Reproduce the full listing that appears beneath this instruction exactly.

====

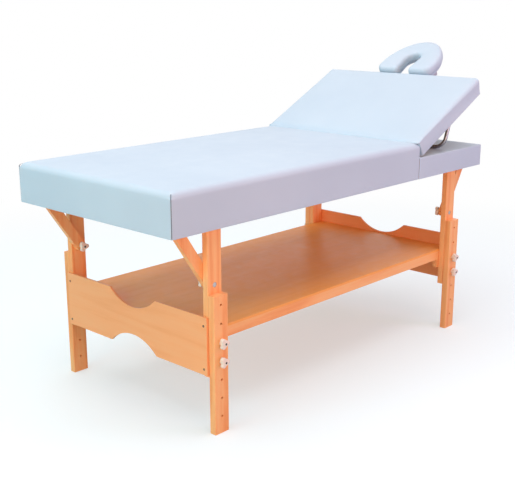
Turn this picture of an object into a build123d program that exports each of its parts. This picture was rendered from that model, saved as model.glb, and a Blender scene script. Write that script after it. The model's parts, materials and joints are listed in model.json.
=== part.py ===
from build123d import *
from math import atan2, cos, degrees, radians, sin
import os

# Massage table with a tilting backrest, a face cradle, a shelf and four telescopic wooden legs.
# X runs from the foot end to the head end, Y across the table, Z up from the floor.
# Left is -Y and right is +Y. Lengths are in millimetres and angles in degrees.
# X is measured from the foot end while the pieces are made. At the end they all move back by half
# the whole length, so the origin lies on the floor under the middle of the part.

# Shared values
overrun = 5.0
touch_gap = 0.3
running_gap = 0.05
sides = (-1, 1)
side_names = {-1: "left", 1: "right"}

# Tabletop
table_length = 1800.0
table_width = 812.0
frame_underside = 703.0
frame_depth = 73.0
deck_thickness = 12.0
deck_vinyl = 2.0
pad_edge_thickness = 59.0
pad_crown = 4.0
pad_side_bow = 2.0
pad_top_radius = 14.0
pad_corner_radius = 12.0
seam_radius = 20.0
skirt_thickness = 5.0
skirt_edge_radius = 4.0
rail_thickness = 22.5
cross_rail_thickness = 22.0
cross_rail_depth = 50.0

# Legs
foot_leg_inset = 171.0
head_leg_inset = 158.0
leg_width = 63.5
leg_edge_radius = 3.0
upper_leg_thickness = 24.0
lower_leg_thickness = 27.0
upper_leg_bottom = 200.0
hole_radius = 4.5
hole_pitch = 65.0
hole_count = 7
bottom_hole_height = 61.0
top_hole_margin = 33.0
clamped_holes = (3, 4)

# Leg bolts and brace bolts with their sunk heads
bolt_radius = 4.0
bolt_head_radius = 8.0
bolt_head_height = 4.0
bolt_sink = 5.0
bolt_sink_gap = 1.0
bolt_tip = 2.0

# Three-lobed knobs
lobe_count = 3
lobe_radius = 8.0
lobe_reach = 12.0
knob_grip = 13.0
knob_waist_radius = 13.0
knob_boss_radius = 9.5
knob_boss = 7.0
knob_rounding = 2.5

# Braces and the blocks that join them to the side rails
brace_width = 38.0
brace_thickness = 20.0
brace_bolt_height = 513.0
brace_top_inset = 74.0
brace_rise = 30.0
brace_block_length = 70.0
brace_end_gap = 3.0

# End panels
panel_thickness = 8.0
panel_bottom = 207.0
panel_height = 202.0
cut_chord = 246.0
cut_depth = 50.0

# Shelf
shelf_top = 353.0
shelf_board_thickness = 9.0
shelf_rail_height = 36.0
shelf_rail_thickness = 18.0
shelf_block_height = 36.0
shelf_block_thickness = 20.0
shelf_block_overhang = 14.0

# Seam and backrest hinges
seam_gap = 4.0
hinge_depth = 20.0
hinge_count = 3
hinge_spacing = 290.0
hinge_width = 60.0
knuckle_radius = 4.5
knuckle_width = 14.5
pin_radius = 2.5
leaf_thickness = 1.5
leaf_clearance = 1.0
pocket_gap = 1.5
seam_batten_width = 30.0
seam_batten_height = 25.0

# Backrest
backrest_tilt = 27.0
backrest_length = 478.0
head_roll = 22.0
head_roll_radius = 9.0
backrest_edge_rise = 3.0
rest_gap = 0.5
backrest_board_thickness = 9.0
batten_height = 22.0
foot_batten_width = 30.0
side_batten_width = 22.0
head_batten_width = 40.0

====

### Exercise solution
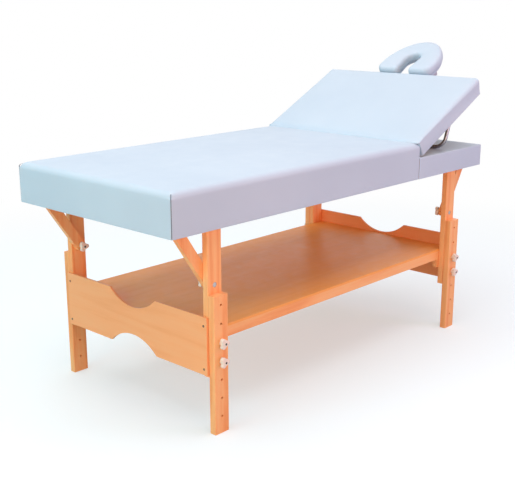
Turn this picture of an object into a build123d program that exports each of its parts. This picture was rendered from that model, saved as model.glb, and a Blender scene script. Write that script after it. The model's parts, materials and joints are listed in model.json.
=== part.py ===
from build123d import *
from math import atan2, cos, degrees, radians, sin
import os

# Massage table with a tilting backrest, a face cradle, a shelf and four telescopic wooden legs.
# X runs from the foot end to the head end, Y across the table, Z up from the floor.
# Left is -Y and right is +Y. Lengths are in millimetres and angles in degrees.
# X is measured from the foot end while the pieces are made. At the end they all move back by half
# the whole length, so the origin lies on the floor under the middle of the part.

# Shared values
overrun = 5.0
touch_gap = 0.3
running_gap = 0.05
sides = (-1, 1)
side_names = {-1: "left", 1: "right"}

# Tabletop
table_length = 1800.0
table_width = 812.0
frame_underside = 703.0
frame_depth = 73.0
deck_thickness = 12.0
deck_vinyl = 2.0
pad_edge_thickness = 59.0
pad_crown = 4.0
pad_side_bow = 2.0
pad_top_radius = 14.0
pad_corner_radius = 12.0
seam_radius = 20.0
skirt_thickness = 5.0
skirt_edge_radius = 4.0
rail_thickness = 22.5
cross_rail_thickness = 22.0
cross_rail_depth = 50.0

# Legs
foot_leg_inset = 171.0
head_leg_inset = 158.0
leg_width = 63.5
leg_edge_radius = 3.0
upper_leg_thickness = 24.0
lower_leg_thickness = 27.0
upper_leg_bottom = 200.0
hole_radius = 4.5
hole_pitch = 65.0
hole_count = 7
bottom_hole_height = 61.0
top_hole_margin = 33.0
clamped_holes = (3, 4)

# Leg bolts and brace bolts with their sunk heads
bolt_radius = 4.0
bolt_head_radius = 8.0
bolt_head_height = 4.0
bolt_sink = 5.0
bolt_sink_gap = 1.0
bolt_tip = 2.0

# Three-lobed knobs
lobe_count = 3
lobe_radius = 8.0
lobe_reach = 12.0
knob_grip = 13.0
knob_waist_radius = 13.0
knob_boss_radius = 9.5
knob_boss = 7.0
knob_rounding = 2.5

# Braces and the blocks that join them to the side rails
brace_width = 38.0
brace_thickness = 20.0
brace_bolt_height = 513.0
brace_top_inset = 74.0
brace_rise = 30.0
brace_block_length = 70.0
brace_end_gap = 3.0

# End panels
panel_thickness = 8.0
panel_bottom = 207.0
panel_height = 202.0
cut_chord = 246.0
cut_depth = 50.0

# Shelf
shelf_top = 353.0
shelf_board_thickness = 9.0
shelf_rail_height = 36.0
shelf_rail_thickness = 18.0
shelf_block_height = 36.0
shelf_block_thickness = 20.0
shelf_block_overhang = 14.0

# Seam and backrest hinges
seam_gap = 4.0
hinge_depth = 20.0
hinge_count = 3
hinge_spacing = 290.0
hinge_width = 60.0
knuckle_radius = 4.5
knuckle_width = 14.5
pin_radius = 2.5
leaf_thickness = 1.5
leaf_clearance = 1.0
pocket_gap = 1.5
seam_batten_width = 30.0
seam_batten_height = 25.0

# Backrest
backrest_tilt = 27.0
backrest_length = 478.0
head_roll = 22.0
head_roll_radius = 9.0
backrest_edge_rise = 3.0
rest_gap = 0.5
backrest_board_thickness = 9.0
batten_height = 22.0
foot_batten_width = 30.0
side_batten_width = 22.0
head_batten_width = 40.0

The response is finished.